Forced translocation of a polymer: dynamical scaling vs. MD-simulation

TL;DR

This paper develops a theoretical model for polymer translocation through a nanopore under force, predicting different scaling regimes for translocation time, and validates these predictions with molecular dynamics simulations.

Contribution

The paper introduces a new theoretical framework based on tensile blob dynamics and propagating force fronts, extending understanding of force-driven polymer translocation.

Findings

Scaling law for translocation time changes with force

Simulation confirms increase of scaling exponent with force

Observed exponents are smaller than theoretical predictions

Abstract

We suggest a theoretical description of the force-induced translocation dynamics of a polymer chain through a nanopore. Our consideration is based on the tensile (Pincus) blob picture of a pulled chain and the notion of propagating front of tensile force along the chain backbone, suggested recently by T. Sakaue.

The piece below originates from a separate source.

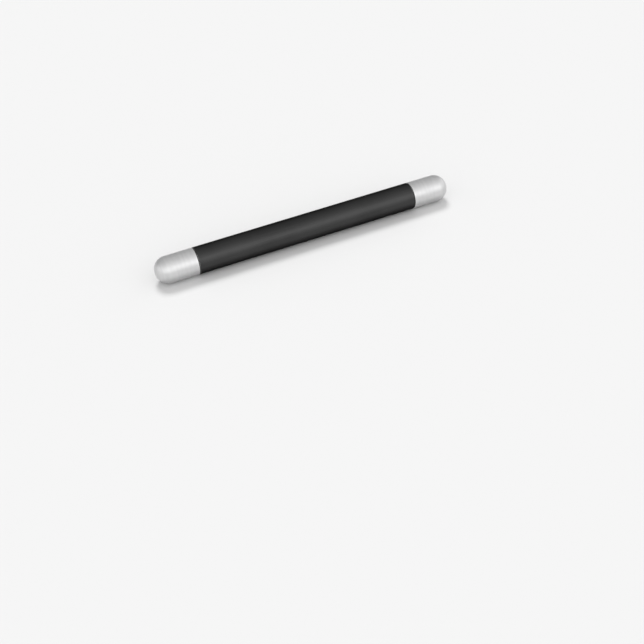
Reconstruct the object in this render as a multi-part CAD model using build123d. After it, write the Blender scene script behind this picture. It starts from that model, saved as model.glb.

The driving force is associated with a chemical potential gradient that acts on each chain segment inside the pore. Depending on its strength, different regimes of polymer motion (named after the typical chain conformation, "trumpet", "stem-trumpet", etc.) occur. Assuming that the local driving and drag forces are equal (i.e., in a quasi-static approximation), we derive an equation of motion for the tensile front position $X(t)$. We show that the scaling law for the average translocation time $<\tau>$ changes from $<\tau> \sim N^{2\nu}/f^{1/\nu}$ to $<\tau> \sim N^{1+\nu}/f$ (for the free-draining case) as the dimensionless force ${\widetilde f}_{R} = a N^{\nu}f /T$ (where $a$, $N$, $\nu$, $f$, $T$ are the Kuhn segment length, the chain length, the Flory exponent, the driving force, and the temperature, respectively) increases. These and other predictions are tested by Molecular Dynamics (MD) simulation. Data from our computer experiment indicates indeed that the translocation scaling exponent $\alpha$ grows with the pulling force ${\widetilde f}_{R}$) albeit the observed exponent $\alpha$ stays systematically smaller than the theoretically predicted value. This might be associated with fluctuations which are neglected in the quasi-static approximation.